-- begin Data section --

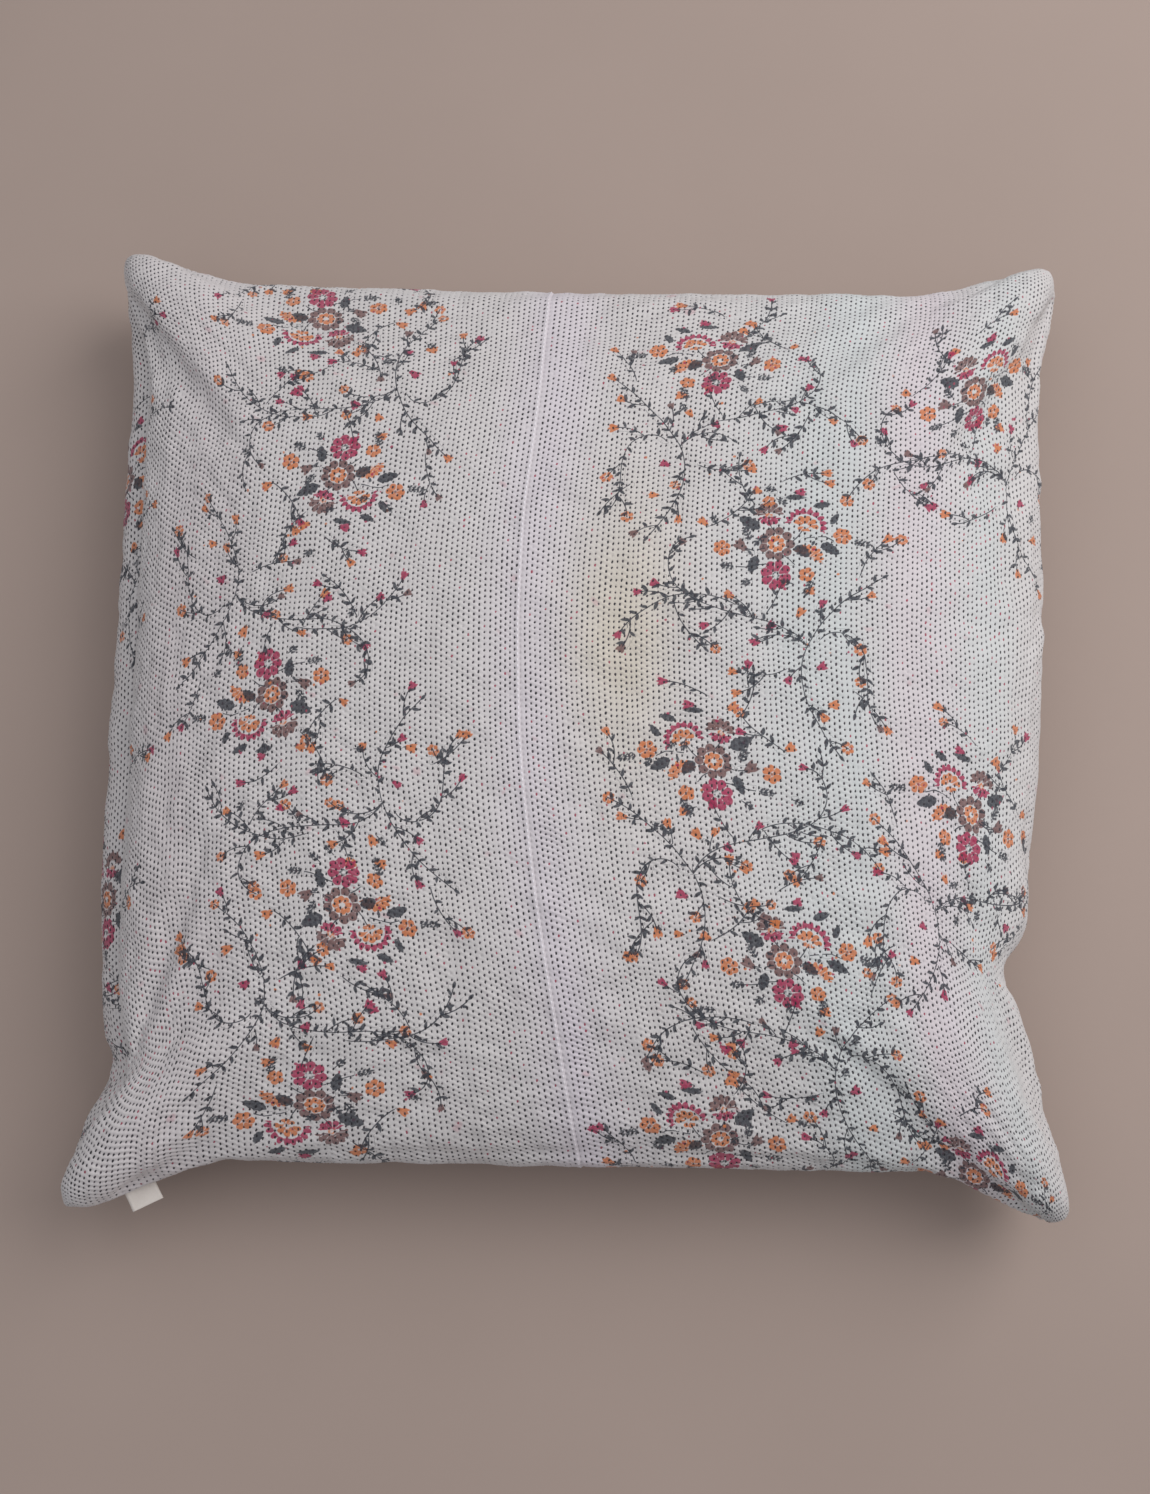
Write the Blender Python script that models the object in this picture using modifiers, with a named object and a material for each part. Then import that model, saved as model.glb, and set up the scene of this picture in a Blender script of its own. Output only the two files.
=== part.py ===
"""Square floor cushion: a quilted cover closed by a zip round a fibre-filled inner pad.

The cushion lies flat. +Z is up, +X runs to its right, the zip is in the -Y edge, and the
origin is under its middle, on the surface that it rests on. All sizes are in metres.
"""

import math

import bmesh
import bpy
from mathutils import Matrix, Vector

# Cover, as it is when stuffed
MID_HALF_X = 0.385        # half width between the middles of the left and right edges
MID_HALF_Y = 0.362        # half width between the middles of the top and bottom edges
EAR_FLARE_X = 0.057       # how far a corner ear stands out sideways past the middle of an edge
EAR_FLARE_Y = 0.078       # the same along Y
THICKNESS = 0.205         # height of the crown above the floor
SEAM_HEIGHT = 0.085       # height of the edge seam at the middle of an edge
EAR_DROP = 0.018          # how much lower the seam runs at the ears
BAND = 0.017              # upright band of cloth above and below the edge seam
COVER_WALL = 0.0030       # quilted cloth: printed cotton over layers of old cotton
CORNER_ROUND = 0.060      # share by which the tip of an ear is rounded off
CROWN_POWER = 0.42        # fullness of the crown: smaller is squarer
FLOOR_PRESS = 0.045       # how far the weight presses the rounded underside flat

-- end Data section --

**Task objective:** All lines from the beginning of the material above through the one with "from mathutils import Matrix, Vector" need to be returned exactly; please return those and only those.

**Complete output:**
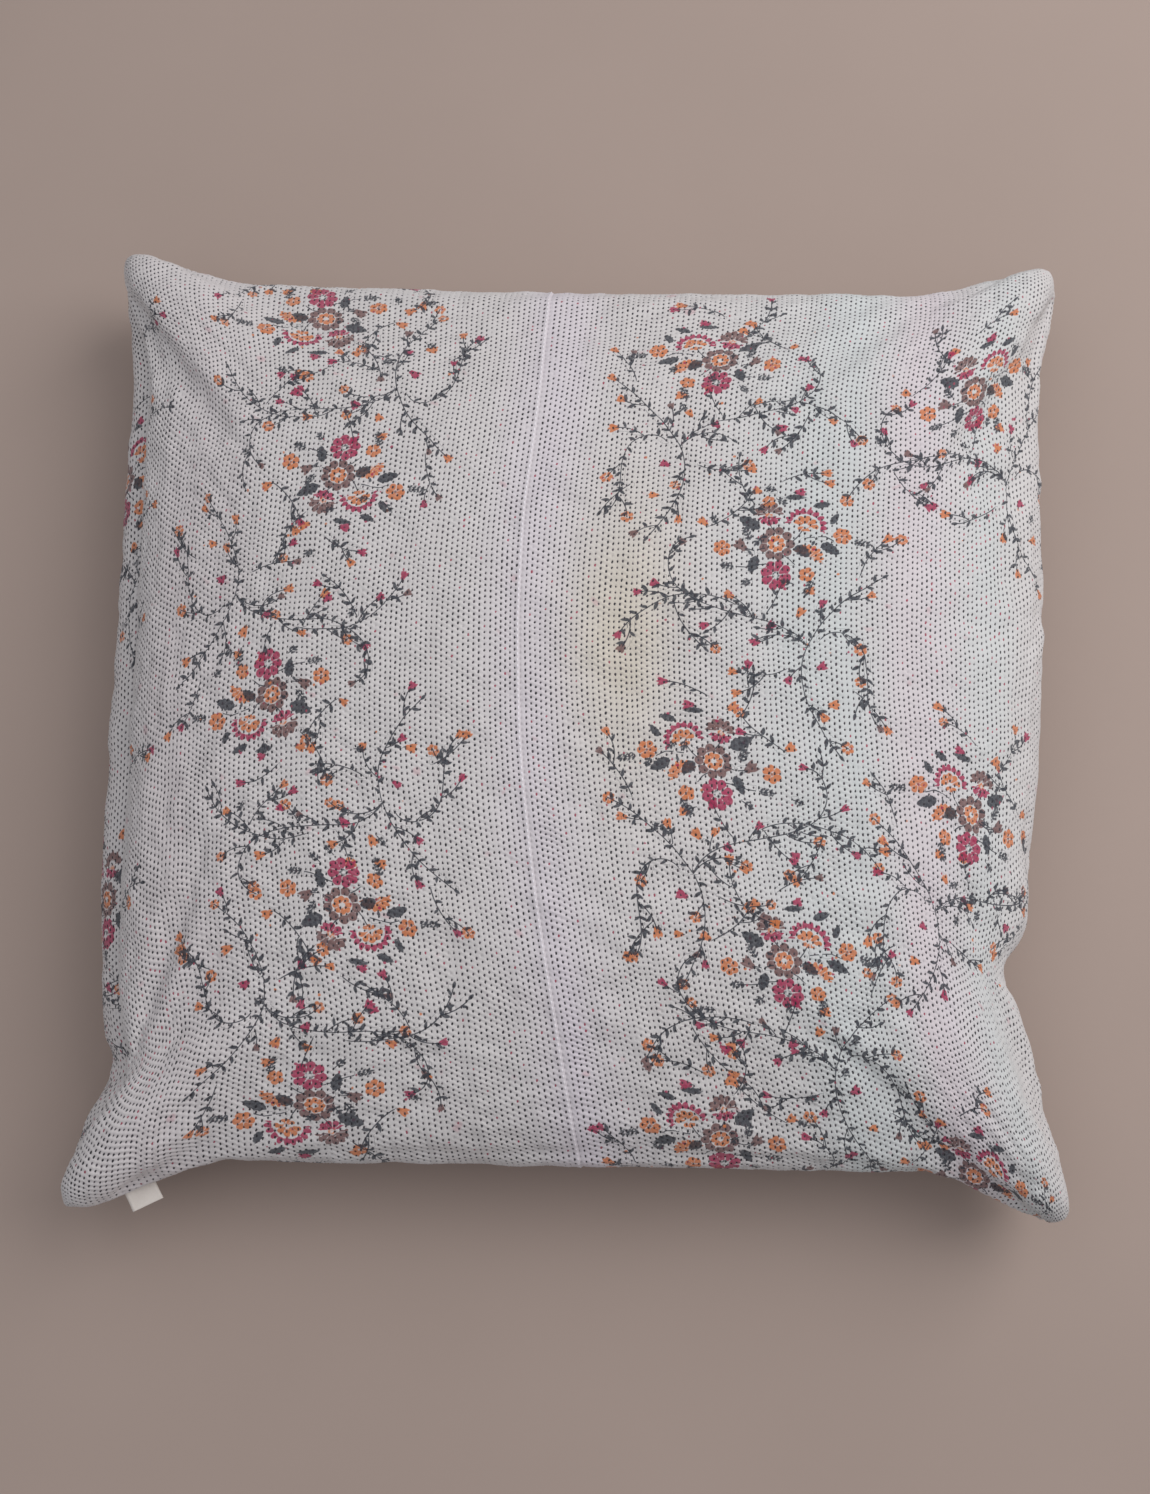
Write the Blender Python script that models the object in this picture using modifiers, with a named object and a material for each part. Then import that model, saved as model.glb, and set up the scene of this picture in a Blender script of its own. Output only the two files.
=== part.py ===
"""Square floor cushion: a quilted cover closed by a zip round a fibre-filled inner pad.

The cushion lies flat. +Z is up, +X runs to its right, the zip is in the -Y edge, and the
origin is under its middle, on the surface that it rests on. All sizes are in metres.
"""

import math

import bmesh
import bpy
from mathutils import Matrix, Vector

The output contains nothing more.